Lynn Shelton (picured below) worked as an actor, editor, photographer and artist before becoming a filmmaker. Using handheld cameras to capture improvised performances, she became a key figure in the mumblecore movement. As her new film Your Sister’s Sister (above) is released in cinemas, she tells Tom Seymour how to direct a film without a crew or script...
You’ve said you struggled creatively as a young woman. How did you re-discover that confidence?
I haven’t had filmmakers’ block for a long time. There was a long period of drought before I became a feature filmmaker, but once I started doing it, it very quickly felt to me it was exactly what I was meant to do. I don’t think I could have done it earlier.
I started as an actor and then a photographer and experimental filmmaker – when I would do my own cinematography and sound design – and then I worked as an editor. All of the skills I picked up along the way became really important resources to me. I draw on all of them all of the time.
I also needed that time to gain maturity and confidence and come into my own as a human being. You need to be a leader, and you need to be assertive, because you have an entire team of people at your disposal, who are there to create your vision. That seemed a little heavy to me as a younger woman, or the strapping tomboy I was.
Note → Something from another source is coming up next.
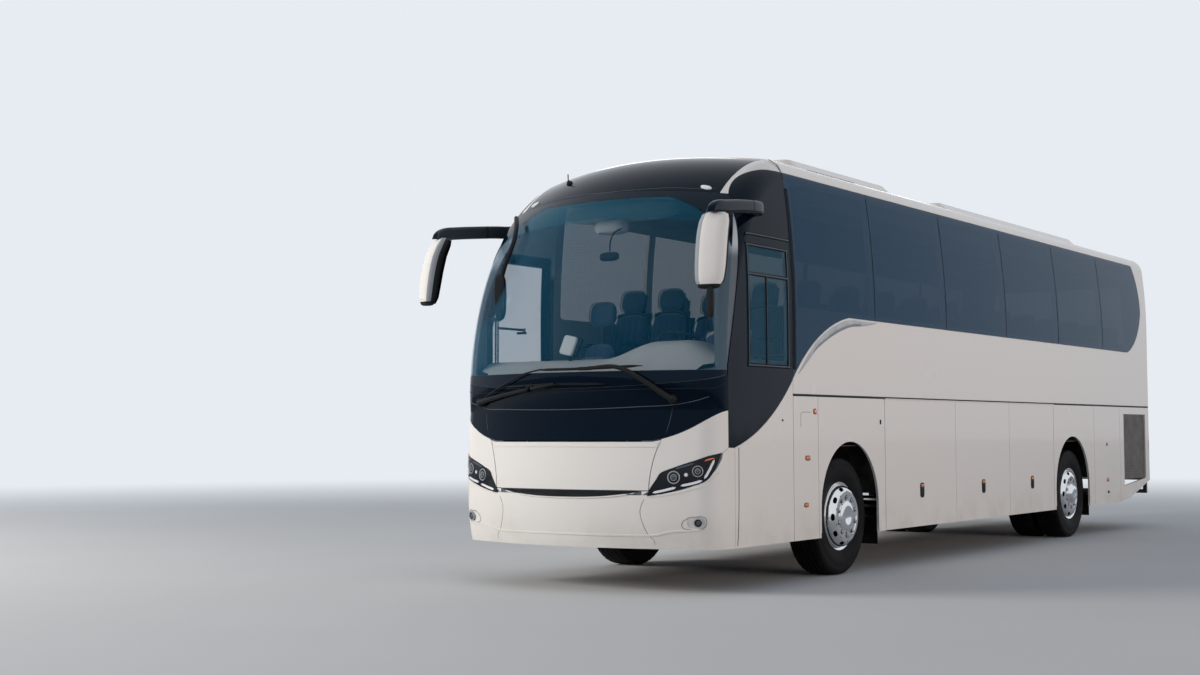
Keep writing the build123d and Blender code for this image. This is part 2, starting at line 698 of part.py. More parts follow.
def side_wall():
    """One side wall above the rub line, recessed and cut for its glazing."""
    ring = main_shell(0, WALL, RUB_Z + 15, PILLAR_S + 2, REAR_SEAM_S)
    wall = ring & block(0, HALF + 9, PILLAR_S, REAR_SEAM_S + 9, RUB_Z, RAIL_Z)
    recess = main_shell(-5, SKIN + SEAT, RUB_Z, PILLAR_S - 9, REAR_SEAM_S)
    wall = wall - (recess & lateral(glazing_face(), 0, HALF + 60))
    for first, last in zip(MULLIONS, MULLIONS[1:]):
        start = max(first, MULLIONS[0] + 60)
        wall = wall - window_block((start + PILLAR_HALF, last - PILLAR_HALF, BELT_Z + 45, RAIL_Z - 84), 0, HALF + 60)
    first = MULLIONS[-1] + PILLAR_HALF
    low = BELT_Z + 45
    rear = rounded([(first, low), (10830, low), (11300, 2620), (11460, 2880), (11300, RAIL_Z - 84),
                    (first, RAIL_Z - 84)], WINDOW_R)
    return wall - lateral(rear, 0, HALF + 60)


def side_panes():
    """The bonded panes of one side behind the front pillar."""
    outline = offset(glazing_face(), -PANE_GAP)
    glass = main_shell(0, SKIN, RUB_Z, PILLAR_S, REAR_SEAM_S) & lateral(outline, 0, HALF + 60)
    for station in MULLIONS[1:]:
        glass = glass - block(0, HALF + 9, station - MULLION_GAP / 2, station + MULLION_GAP / 2, 0, ROOF_TOP)
    return glass - block(0, HALF + 9, 0, PILLAR_S + PANE_GAP, 0, ROOF_TOP)


def upper_body(frame, glass_light, lamp, quarters, front_rails, skin):
    """Cab frame, side walls, glazing, rails, roof and rear end."""
    put("cab_frame", cab_shell(frame, glass_light, lamp))
    wall = side_wall()
    put("body_sides", *both(wall))
    window = window_block(CAB_WINDOW, 0, HALF + 60)
    door_hole = door_block(-GAP)
    put("quarter_panels", quarters - window - door_hole)
    cab_pane = skin & window_block(grow(CAB_WINDOW, -PANE_GAP), 0, HALF + 60)
    put("side_glazing", cab_pane, *both(side_panes()))
    ring = main_shell(0, 40, RUB_Z, PILLAR_S + 2, REAR_SEAM_S)
    middle = block(-RAIL_INNER_X, RAIL_INNER_X, 0, REAR_S, RAIL_Z, ROOF_TOP + 50)
    edge = block(RAIL_INNER_X + SEAT, HALF, 0, REAR_S, RAIL_Z + SEAT, ROOF_TOP + 50)
    put("roof_shell", ring & middle)
    put("cant_rails", front_rails, *both(ring & edge))
    pods = [rounded_pod(700, 2600, 4900, 110), rounded_pod(640, 6300, 10900, 130)]
    put("roof_pods", *pods)


def rounded_pod(half, s0, s1, height):
    """A low roof unit that follows the crown."""
    plan = fillet(polygon([(-half, s0), (half, s0), (half, s1), (-half, s1)]).vertices(), 160)
    low = CROWN_C[1] + sqrt(CROWN_R ** 2 - half ** 2) - 2
    body = upward(plan, low, ROOF_TOP + height)
    body = body - across(hull_face(-SEAT, low - 100), s0 - 9, s1 + 9)
    return chamfer(body.edges().group_by(Axis.Z)[-1], height * 0.6)


def rear_cut(half, low, high, radius, taper=0):
    """A rounded opening in rear view, as a block through the rear wall. taper draws its top corners in."""
    face = rounded([(-half, low), (half, low), (half - taper, high), (taper - half, high)], radius)
    return across(face, REAR_S - 400, REAR_S + 9)


def lamp_cuts(gap):
    """The two tail lamps' places in rear view, moved inwards by a gap."""
    x0, x1, z0, z1 = TAIL_LAMP
    face = polygon([(x0 + gap, z0 + gap), (x1, z0 + gap), (x1, z1 - gap), (x0 + gap, z1 - gap)])
    return both(across(face, REAR_S - 300, REAR_S + 9))


def rear_pieces():
    """The rear end with its window, engine lid, bumper and lamps."""
    shell = rear_shell(0, WALL, REAR_LOW_Z)
    skin = rear_shell(0, SKIN, REAR_LOW_Z)
    recess = rear_shell(-2, SKIN + SEAT, REAR_LOW_Z)
    half, low, high, radius = LID
    window = rear_cut(*REAR_WINDOW, taper=40)
    window_half, window_low, window_high, window_r = REAR_WINDOW
    light = rear_cut(window_half - 60, window_low + 60, window_high - 60, window_r - 30, taper=40)
    body = shell & block(-HALF - 9, HALF + 9, REAR_SEAM_S, REAR_S + 9, REAR_BUMPER_Z, ROOF_TOP + 9)
    body = body - rear_cut(half + GAP, low - GAP, high + GAP, radius + GAP) - light - (recess & window)
    for lamp in lamp_cuts(0):
        body = body - (recess & lamp)
    for x in LID_HINGE_X:
        body = body + rod_x(x + 36.3, x + 66, *LID_PIVOT, LID_KNUCKLE_R)
        body = body + block(x + 36.3, x + 66, REAR_S - 12, LID_PIVOT[0], LID_PIVOT[1] + 3, LID_PIVOT[1] + 43)
    put("rear_body", body)
    put("rear_window", skin & window)
    put("tail_lamps", *[skin & lamp for lamp in lamp_cuts(GAP - 1)])
    lid = rear_shell(0, LID_T, REAR_LOW_Z) & rear_cut(*LID)
    for x in LID_HINGE_X:
        lid = lid + rod_x(x, x + 36, *LID_PIVOT, LID_KNUCKLE_R)
        lid = lid + block(x, x + 36, REAR_S - 12, LID_PIVOT[0], LID_PIVOT[1] - 47, LID_PIVOT[1] - 3)
    put("engine_lid", lid)
    put("bumper_rear", shell & block(-HALF - 9, HALF + 9, REAR_SEAM_S, REAR_S + 9, REAR_LOW_Z, REAR_BUMPER_Z - SEAT))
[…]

Your 2009 film Humpday really defined the mumblecore movement. How did you discover that highly experimental and spontaneous style of filmmaking?
I made my first film We Go Way Back in the traditional way; so I developed the characters in my head, I wrote the script and then I went out into the world to try and find the actors for those roles. Some of the actors were very close to their characters, but some of them I got totally wrong – they were the exact opposite to their character.
On set, I found we were spending about 90 per cent of the time working on lighting and angles, and I found I was struggling to focus on acting and performances on set. We improvised one scene, and I felt electrified by what I was seeing. I thought to myself, “Could I make an entire film like this, that feels so fresh and real?”
So my next film, Humpday, was a complete experiment. I ejected the entire crew apart from the sound guy and my director of photography, and I shot myself with handheld cameras and no lighting. I wanted it to feel like a documentary, I never wanted the actors to repeat anything, and I shot the entire film in medium close-ups so I could capture every movement that might unfold.
What have you done differently with My Sister’s Sister?
With my Sister’s Sister, I wanted to expand my horizons; I wanted to create a sense of place and add a little visual sophistication. So I started close and handheld for the conversation scenes - as I had with Humpday - before widening out and using two wider shots, and started using this thing called a tripod.
I scripted Your Sister’s Sister, but we used it as a security blanket. I reckon around a quarter of the film is scripted. I said to Emily Blunt, Mark Duplass and Rosemarie DeWitt: “Use a line if you want to, but don’t be precious about the exact wording or the order of the lines. You know what territory needs to be covered in this scene, so if you want to go completely off the path and find your own way through it, that’s fine.” I’m all about real people having real conversations, so when they surprise each other, it’s wonderful.
What advice do you have for young filmmakers?
With this technology available, don’t wait for permission. You have to go out and find your tribe, make relationships with collaborators, and make something. If it doesn’t work, sweep it under the rug and no one will be any the wiser because you haven’t spent millions of pounds on the film.
Your Sister’s Sister is in cinema today.